Improving the Naive PCA Algorithm (low-dimensional inputs)

As a first pass at the problem, let's assume that you're doing a naive PCA calculation with no normalization (i.e., you're leaving the data lone, computing the covariance matrix, and finding that matrix's eigenvalues/eigenvectors).

When faced with an input matrix X whose PCA we want to compute, the naive algorithm first computes the covariance matrix W = X.T @ X. Once we've computed that for some window of 200 elements, we can cheaply add or remove elements from consideration from the original data set by removing their contribution to the covariance.

"""
W:   shape (p, p)
row: shape (1, p)
"""

def add_row(W, row):
  return W + (row.T @ row)

def remove_row(W, row):
  return W - (row.T @ row)

Your description of a sliding window is equivalent to removing a row and adding a new one, so we can quickly compute a new covariance matrix using O(p^2) computations rather than the O(n p^2) a typical matrix multiply would take (with n==200 for this problem).

The covariance matrix isn't the final answer though, and we still need to find the principal components. If you aren't hand-rolling the eigensolver yourself there isn't a lot to be done -- you'll pay the cost for new eigenvalues and eigenvectors every time.

However, if you are writing your own eigensolver, most such methods accept a starting input and iterate till some termination condition (usually a max number of iterations or if the error becomes low enough, whichever you hit first). Swapping out a single data point isn't likely to drastically alter the principal components, so for typical data one might expect that re-using the existing eigenvalues/eigenvectors as inputs into the eigensolver would allow you to terminate in far fewer iterations than when starting from randomized inputs, affording an additional speedup.

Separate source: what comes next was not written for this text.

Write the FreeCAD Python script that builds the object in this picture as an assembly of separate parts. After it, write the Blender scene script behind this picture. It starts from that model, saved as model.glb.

Improving Covariance-Free Algorithms (high-dimensional inputs)

Usually (maybe always?), covariance-free PCA algorithms have some kind of iterated solver (much like an eigensolver), but they have computational shortcuts that allow finding eigenvalues/eigenvectors without explicitly materializing the covariance matrix.

Any individual such method might have additional tricks that allow you to save some information from one window to the next, but in general one would expect that you can reduce the total number of iterations simply by re-using the existing principal components instead of using random inputs to start the solver (much like in the eigensolver case above).

Window Normalization w/ Naive Algorithm

Supposing you're normalizing each window to have a mean of 0 in each column (common in PCA), you'll have some additional work when modifying the covariance matrix.

First I'll assume you already have a rolling mechanism for keeping track of any differences that need to be applied from one window to the next. If not, consider something like the following:

"""
We're lazy and don't want to handle a change in sample
size, so only work with row swaps -- good enough for
a sliding window.
old_row: shape (1, p)
new_row: shape (1, p)
"""

def replaced_row_mean_adjustment(old_row, new_row):
  return (new_row - old_row)/200.  # whatever your window size is

The effect on the covariance matrix isn't too bad to compute, but I'll put some code here anyway.

"""
W:      shape (p, p)
center: shape (1, p)
  exactly equal to the mean diff vector we referenced above
X:      shape (200, p)
  exactly equal to the window you're examining after any
  previous mean centering has been applied, but before the
  current centering has happened. Note that we only use
  its row and column sums, so you could get away with
  a rolling computation for those instead, but that's
  a little more code, and I want to leave at least some
  of the problem for you to work on
"""

def update_covariance(W, center, X):
  result = W
  result -= center.T @ np.sum(X, axis=0).reshape(1, -1)
  result -= np.sum(X, axis=1).reshape(-1, 1) @ center
  result += 200 * center.T @ center  # or whatever your window size is
  return result

Rescaling to have a standard deviation of 1 is also common in PCA. That's pretty easy to accomodate as well.

"""
Updates the covariance matrix assuming you're modifing a window
of data X with shape (200, p) by multiplying each column by
its corresponding element in v. A rolling algorithm to compute
v isn't covered here, but it shouldn't be hard to figure out.

W: shape (p, p)
v: shape (1, p)
"""

def update_covariance(W, v):
  return W * (v.T @ v)  # Note that this is element-wise multiplication of W

Window Normalization w/ Covariance-free Algorithm

The tricks that you have available here will vary quite a bit depending on the algorithm that you're using, but the general strategy I'd try first is to use a rolling algorithm to keep track of the mean and standard deviation for each column for the current window and to modify the iterative solver to take that into account (i.e., given a window X you want to iterate on the rescaled window Y -- substitute Y=a*X+b into the iterative algorithm of your choice and simplify symbolically to hopefully yield a version with a small additional constant cost).

As before you'll want to re-use any principal components you find instead of using a random initialization vector for each window.